### Exercise prompt
Find the lines with the string "part" and return them.

### Supplied records
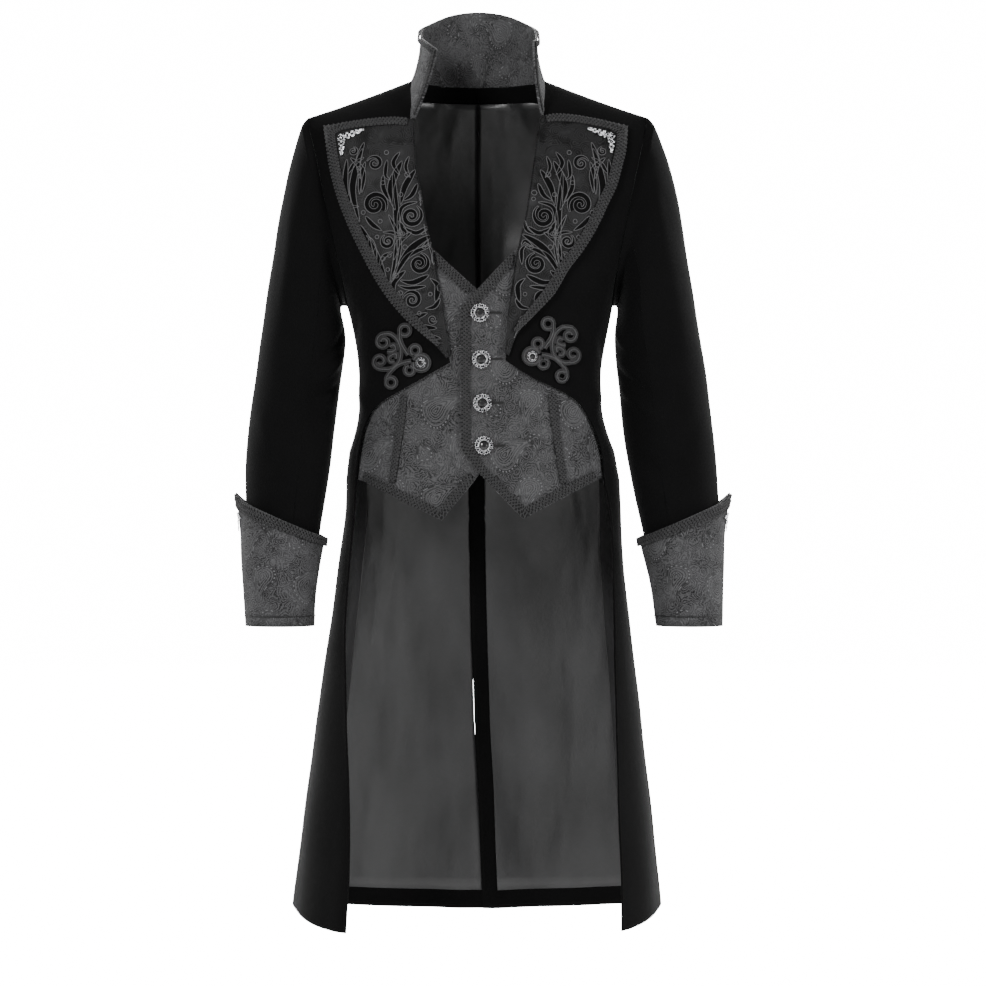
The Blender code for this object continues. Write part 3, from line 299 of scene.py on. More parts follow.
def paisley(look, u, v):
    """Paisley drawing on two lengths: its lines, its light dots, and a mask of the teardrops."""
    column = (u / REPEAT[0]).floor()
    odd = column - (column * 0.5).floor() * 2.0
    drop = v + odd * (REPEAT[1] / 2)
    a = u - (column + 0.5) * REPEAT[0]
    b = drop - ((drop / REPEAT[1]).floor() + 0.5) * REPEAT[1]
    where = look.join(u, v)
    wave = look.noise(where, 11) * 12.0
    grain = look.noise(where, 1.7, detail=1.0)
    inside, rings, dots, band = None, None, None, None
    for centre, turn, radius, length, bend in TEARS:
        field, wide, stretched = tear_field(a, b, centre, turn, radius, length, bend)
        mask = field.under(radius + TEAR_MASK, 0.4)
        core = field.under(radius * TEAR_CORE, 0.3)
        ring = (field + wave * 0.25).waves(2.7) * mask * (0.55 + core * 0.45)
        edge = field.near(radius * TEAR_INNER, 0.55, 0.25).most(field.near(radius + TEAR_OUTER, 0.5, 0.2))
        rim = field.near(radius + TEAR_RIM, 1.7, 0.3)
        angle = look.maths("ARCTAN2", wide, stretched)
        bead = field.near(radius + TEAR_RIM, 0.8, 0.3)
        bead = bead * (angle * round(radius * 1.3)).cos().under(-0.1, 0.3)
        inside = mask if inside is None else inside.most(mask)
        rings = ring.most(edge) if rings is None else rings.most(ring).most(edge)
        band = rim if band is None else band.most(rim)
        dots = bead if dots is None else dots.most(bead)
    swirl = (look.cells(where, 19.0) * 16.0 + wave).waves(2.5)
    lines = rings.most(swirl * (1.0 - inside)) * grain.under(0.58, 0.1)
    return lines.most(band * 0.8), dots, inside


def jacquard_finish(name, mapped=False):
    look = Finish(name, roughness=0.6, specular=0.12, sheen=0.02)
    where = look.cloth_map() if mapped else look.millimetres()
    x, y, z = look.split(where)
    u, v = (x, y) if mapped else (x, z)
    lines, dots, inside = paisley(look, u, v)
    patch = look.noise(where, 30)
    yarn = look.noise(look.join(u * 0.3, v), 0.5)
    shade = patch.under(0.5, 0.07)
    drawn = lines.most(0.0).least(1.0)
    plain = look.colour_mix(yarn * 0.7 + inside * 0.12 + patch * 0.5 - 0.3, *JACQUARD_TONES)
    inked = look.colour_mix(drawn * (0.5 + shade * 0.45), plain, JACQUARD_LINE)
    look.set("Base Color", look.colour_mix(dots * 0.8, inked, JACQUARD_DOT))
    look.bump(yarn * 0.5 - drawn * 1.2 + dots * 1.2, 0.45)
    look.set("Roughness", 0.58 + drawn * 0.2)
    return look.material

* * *

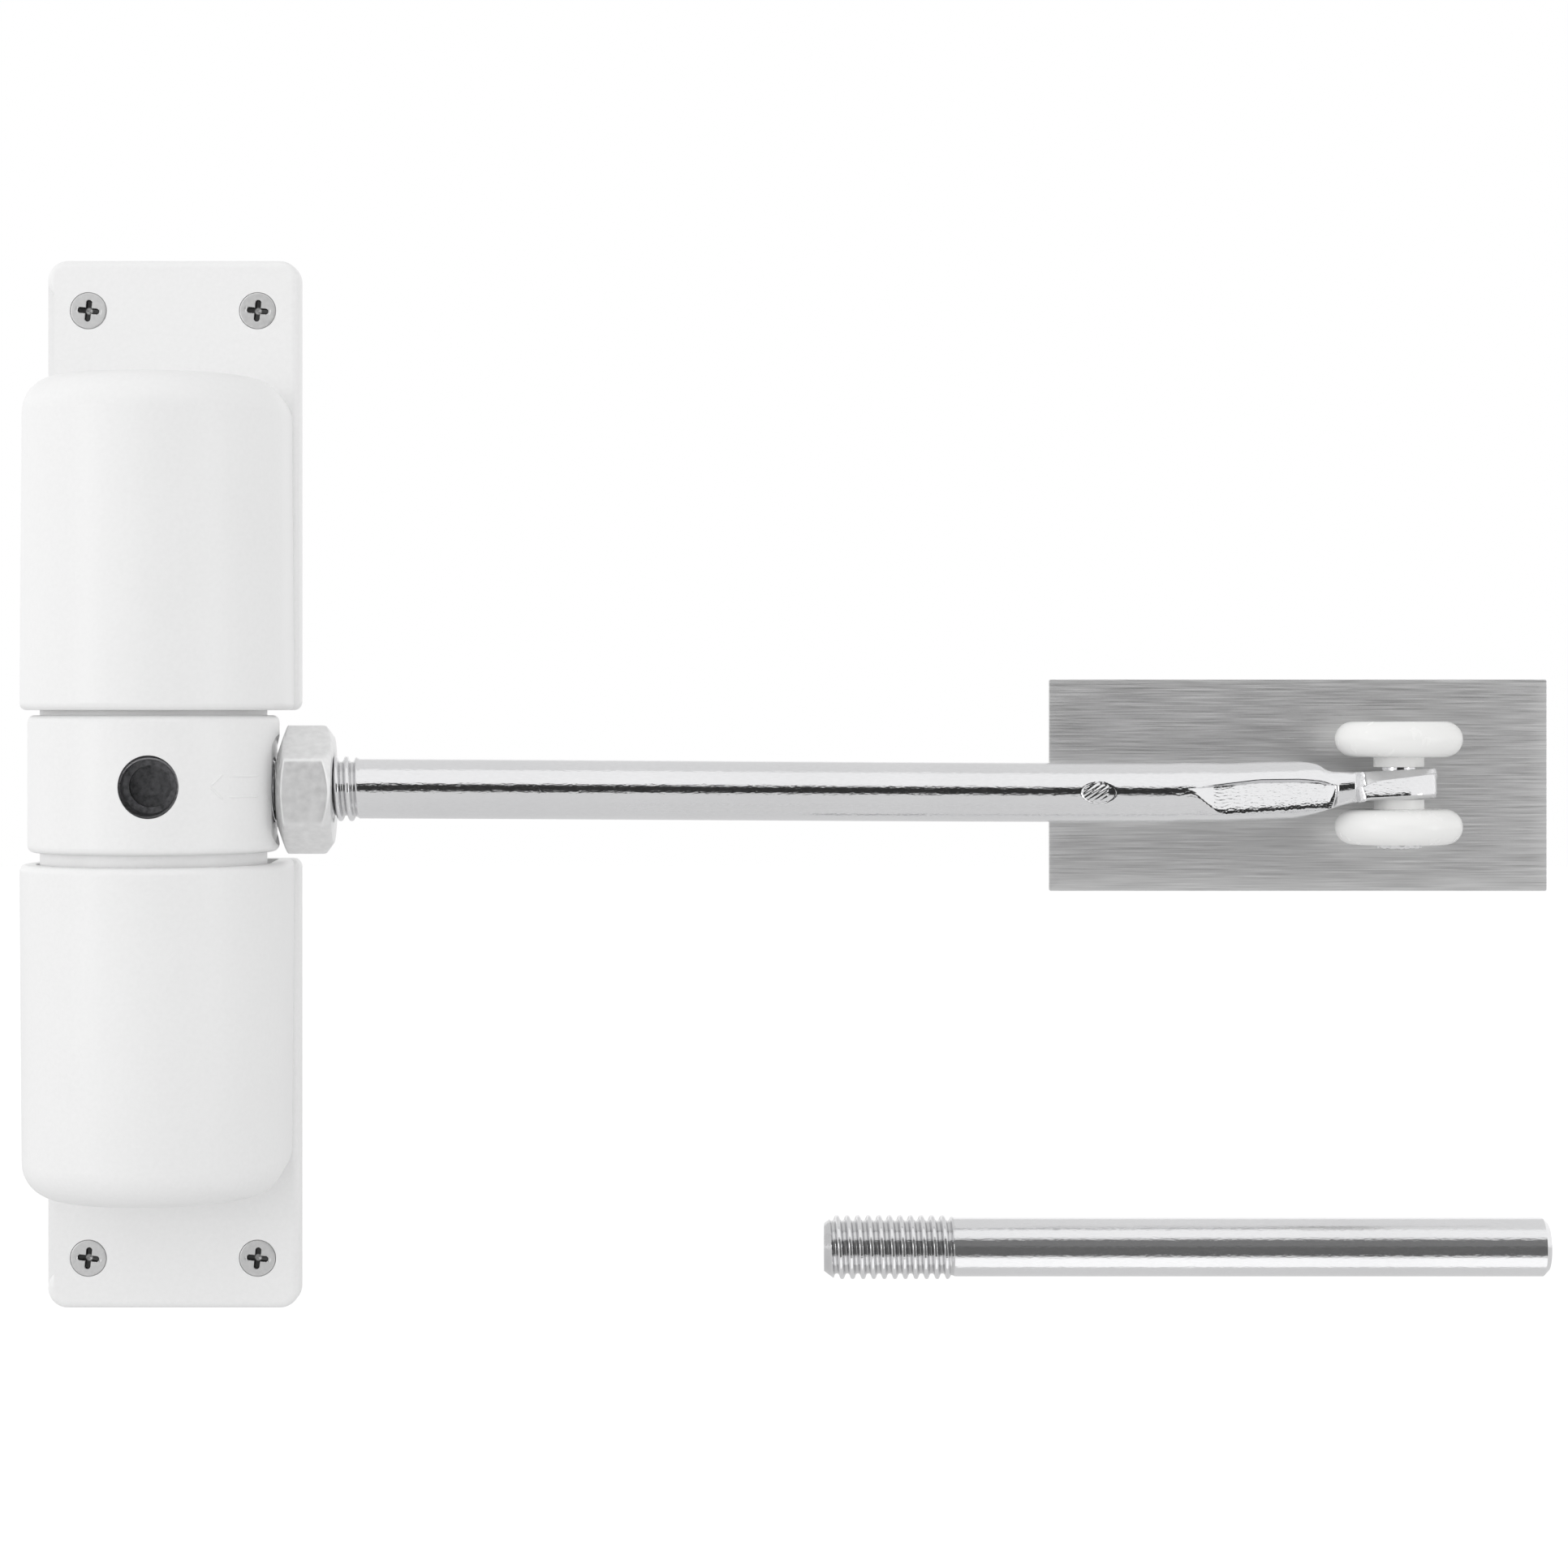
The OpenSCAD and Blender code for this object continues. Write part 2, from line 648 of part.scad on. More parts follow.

### Solution
The Blender code for this object continues. Write part 3, from line 299 of scene.py on. More parts follow.
The OpenSCAD and Blender code for this object continues. Write part 2, from line 648 of part.scad on. More parts follow.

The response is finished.